Он вынул из кейса две палки «салями», баночку красной икры, кофе и коробку конфет. Все еще достаточно качественное — запасы советских времен. Коротко пояснил:

— Гостинец. Да не кривитесь, это не от меня! Это моя Нинка передала, и велела насчет вашей «крыши» убедиться.

— Передайте ей, что гостинец пришелся кстати. Я как раз не завтракала. Не присоединитесь ли за ваш счет? — мои шутки не смешили его, меня же от них просто мутило.

В комнате благоухало кофе, по воздуху расплывался забытый запах.

Вилен Борисович слушать не умел, предпочитал грохотать сам. Я кивала, не особенно вникая. Он был само созвездие эмоций и идей, но эмоции захлестывали источник идей. Кипел мой чайник, кипел гость. Он уже все сказал, но не уходил. Почему?

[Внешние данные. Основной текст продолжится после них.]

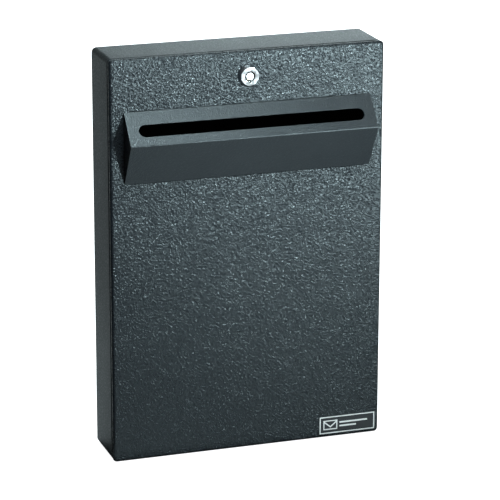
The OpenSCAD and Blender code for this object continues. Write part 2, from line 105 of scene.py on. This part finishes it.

— Я, естественно, никуда не спешу, — напомнила я. — Но вы же должны быть на работе. Или вас послала ко мне не только жена?

— Не только! Вот, — он швырнул на стол пакет из хрустящего крафта. — Гаврик пере­дал. Там деньги. Поправляйте, ради Бога, скорее свое настроение. Да не шатайтесь по рынкам! Приказ!! Еще не все потеряно. Как избавились от вас, так и назад позовут.

На пакет я отреагировала не сразу, больше задело то, что еще тихим отзвуком жило в душе.

— Передайте Нине Савельевне и Гаврику, что у меня крыша на месте. О себе больше ничего сказать не могу, пока не могу. Но… не надо, чтобы меня звали назад.

— Почему? — возмутился он. — Позовут!

— Не хочу.

— Звонить или будете звонить сами? Как лучше-то?

— Мне уже никак не лучше. Простите…

Я поспешно захлопнула дверь: не люблю долгих прощаний. Внутри щемило, и к горлу подкатывал удушающий комок. Ах, я еще помнила себя прежнюю!


5. Обман


Окна моих комнат смотрели в сквер, где сверкал куполами собор, с которого, собственно, начался наш город. Теперь здесь одни выгуливали собак, а другие — по старинке «соображали» на троих. В дождь и в снег круговорот событий в сквере повторялся с утра до темноты.